Much of that shopping will occur at work on company-owned devices.

Almost half (49 percent) of employees in North America said they typically shop from work on Cyber Monday, and 36 percent say they have taken a day off to shop, according to Robert Half Technology, a division of the Menlo Park, Calif.-based staffing company Robert Half.

In its survey, released Nov. 16, Robert Half Technology also found that workers take time throughout the workday to shop, for example:

  • On their lunch break (64 percent).
  • When they're bored (43 percent).
  • While browsing online for something else (35 percent).
  • While spending time with their co-workers (17 percent).
  • During conference calls (8 percent) and even during in-person meetings (3 percent).

And although 65 percent of chief information officers say their organizations allow online shopping, 55 percent of employees have not been trained on IT security or online shopping policies, according to Robert Half Technology.

According to CareerBuilder's most recent research, 42 percent of employees will shop using their smartphone or tablet at work.

Telling them not to shop is pointless, so what's HR to do?

"The best way to manage employees who will be shopping online on Cyber Monday is to educate them and give them parameters during the workday," said Cassandra Pratt, director of HR and recruiting for Progyny, a fertility company based in New York City, during an interview with SHRM Online.

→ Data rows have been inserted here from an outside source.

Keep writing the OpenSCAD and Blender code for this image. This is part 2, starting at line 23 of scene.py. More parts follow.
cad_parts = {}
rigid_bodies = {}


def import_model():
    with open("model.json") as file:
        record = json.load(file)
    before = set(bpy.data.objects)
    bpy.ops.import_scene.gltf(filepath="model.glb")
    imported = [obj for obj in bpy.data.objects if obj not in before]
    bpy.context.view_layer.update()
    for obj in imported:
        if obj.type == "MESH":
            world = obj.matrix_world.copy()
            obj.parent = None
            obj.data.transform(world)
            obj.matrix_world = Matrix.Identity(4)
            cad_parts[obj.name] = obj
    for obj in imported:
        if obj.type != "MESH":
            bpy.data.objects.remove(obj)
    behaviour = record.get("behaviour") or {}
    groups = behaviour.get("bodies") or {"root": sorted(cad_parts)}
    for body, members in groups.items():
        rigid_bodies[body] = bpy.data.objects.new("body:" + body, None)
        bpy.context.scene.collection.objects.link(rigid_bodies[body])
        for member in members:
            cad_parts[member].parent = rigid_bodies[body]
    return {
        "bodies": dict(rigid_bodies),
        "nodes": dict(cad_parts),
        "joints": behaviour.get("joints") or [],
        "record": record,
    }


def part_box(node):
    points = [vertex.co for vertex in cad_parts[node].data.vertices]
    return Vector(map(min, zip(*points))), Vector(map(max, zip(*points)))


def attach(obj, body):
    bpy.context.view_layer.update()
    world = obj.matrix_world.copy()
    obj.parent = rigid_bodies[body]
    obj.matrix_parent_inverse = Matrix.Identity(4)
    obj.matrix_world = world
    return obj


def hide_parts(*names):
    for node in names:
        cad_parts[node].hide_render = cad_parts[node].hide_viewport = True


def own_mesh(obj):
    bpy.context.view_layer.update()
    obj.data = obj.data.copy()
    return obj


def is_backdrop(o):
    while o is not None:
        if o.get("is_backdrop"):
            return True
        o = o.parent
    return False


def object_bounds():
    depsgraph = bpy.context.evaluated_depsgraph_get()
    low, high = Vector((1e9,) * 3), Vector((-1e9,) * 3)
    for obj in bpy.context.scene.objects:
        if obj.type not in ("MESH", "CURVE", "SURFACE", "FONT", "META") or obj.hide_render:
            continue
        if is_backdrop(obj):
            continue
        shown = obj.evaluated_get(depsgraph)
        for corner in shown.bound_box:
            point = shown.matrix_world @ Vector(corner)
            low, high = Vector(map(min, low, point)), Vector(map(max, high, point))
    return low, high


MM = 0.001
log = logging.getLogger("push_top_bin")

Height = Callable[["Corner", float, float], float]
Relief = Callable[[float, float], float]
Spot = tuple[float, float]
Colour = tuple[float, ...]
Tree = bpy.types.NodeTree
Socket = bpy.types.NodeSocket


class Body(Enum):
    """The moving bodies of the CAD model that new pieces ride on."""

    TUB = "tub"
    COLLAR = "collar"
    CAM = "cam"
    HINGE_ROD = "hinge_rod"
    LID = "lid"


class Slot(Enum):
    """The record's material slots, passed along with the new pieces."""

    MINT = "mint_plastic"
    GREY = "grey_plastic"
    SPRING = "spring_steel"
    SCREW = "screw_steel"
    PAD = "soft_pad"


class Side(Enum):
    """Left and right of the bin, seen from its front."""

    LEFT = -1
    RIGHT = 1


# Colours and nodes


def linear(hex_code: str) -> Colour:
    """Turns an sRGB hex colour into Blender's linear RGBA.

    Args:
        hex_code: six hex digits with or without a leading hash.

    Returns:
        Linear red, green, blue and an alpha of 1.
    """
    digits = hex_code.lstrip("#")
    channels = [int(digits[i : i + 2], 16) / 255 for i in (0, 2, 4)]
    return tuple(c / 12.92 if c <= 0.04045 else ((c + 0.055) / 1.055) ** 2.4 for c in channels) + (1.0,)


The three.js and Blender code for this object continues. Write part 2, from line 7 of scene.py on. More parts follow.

Experts say HR should encourage employees to follow a company's computer-usage policies and to be careful, as always, when visiting sites online—whether on Cyber Monday or any other day.

[SHRM members-only policy: Computer, E-mail and Internet Usage]

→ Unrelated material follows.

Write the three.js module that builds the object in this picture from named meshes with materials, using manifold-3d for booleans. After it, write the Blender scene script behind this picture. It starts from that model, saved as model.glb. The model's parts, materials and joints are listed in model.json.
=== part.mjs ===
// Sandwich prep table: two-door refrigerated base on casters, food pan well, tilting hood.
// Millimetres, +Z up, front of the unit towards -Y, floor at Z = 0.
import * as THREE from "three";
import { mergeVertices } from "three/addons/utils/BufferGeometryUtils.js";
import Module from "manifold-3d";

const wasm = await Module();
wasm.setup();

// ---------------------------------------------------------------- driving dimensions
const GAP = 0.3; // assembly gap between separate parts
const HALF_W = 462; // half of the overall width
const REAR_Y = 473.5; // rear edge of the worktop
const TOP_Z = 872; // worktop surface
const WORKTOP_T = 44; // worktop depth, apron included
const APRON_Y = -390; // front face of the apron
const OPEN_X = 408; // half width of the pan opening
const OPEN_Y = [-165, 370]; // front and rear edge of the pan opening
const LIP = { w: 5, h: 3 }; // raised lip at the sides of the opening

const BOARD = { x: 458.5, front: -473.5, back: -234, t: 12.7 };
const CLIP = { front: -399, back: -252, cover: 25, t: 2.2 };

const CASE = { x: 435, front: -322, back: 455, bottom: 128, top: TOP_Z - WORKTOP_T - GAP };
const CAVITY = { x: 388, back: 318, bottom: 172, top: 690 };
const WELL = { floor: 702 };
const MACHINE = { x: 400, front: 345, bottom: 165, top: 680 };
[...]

HR professionals should keep in mind that "hackers and cyber criminals thrive on digital information to propagate their malicious activities," and Cyber Monday offers plenty of opportunities for criminals to exploit unsuspecting buyers, said Morey Haber, vice president of technology for Beyond Trust, a cybersecurity company based in Phoenix.

He said employers should suggest that employees:

  • Use unique passwords for all online accounts.
  • Examine closely any "too good to be true" e-mail offer to ensure it isn't a social engineering or phishing scheme.
  • Look for secure, encrypted websites, which will have the https: designation and a small padlock icon in the address bar.
  • Update all security patches before shopping.
  • Not store credit card information on websites.
  • Beware of fake shopping apps. Haber offered these clues:
  1. An app appears to be from a major retailer but has few or no reviews. "Most major retailers have applications that have been downloaded thousands of times. New fake ones just do not have the credibility in terms of reviews."
  2. The developer's name seems to be in a foreign language or the developer is listed as an individual and not a company.
  3. The app requests permission to access information like photos, text messages or contacts that it really should not have a need for.
  4. The app's logo is not the same as the logo of the company you are looking for. For example, a Starbucks logo is always green and white. Variations would indicate a fake app trying to mimic the real deal. 

Pratt added that HR should also:
  • Expect that employees are going to shop on Cyber Monday when they are at work—unless all retail sites are blocked.
  • Ask employees to be mindful of the time they spend shopping during work hours.
  • Encourage employees to create a priority list to make sure their work gets done during the day.
  • Instruct employees not to download any programs to any work devices.


"It's not manageable to block all sites," she said, adding that setting up computers specifically for employees to shop on might seem like a solution, but it "ends up being a distraction." There's also the added concern of credit card information being captured on a shared computer and that one employee may steal another's information.

Generally, she and other experts said, employers need to trust that employees will do their work and manage distractions like online shopping on their own.

Employers hire people to do the job but also "because you believe they are responsible adults who work hard for your company. Trust them to manage their time, and give them suggestions on how to accomplish both."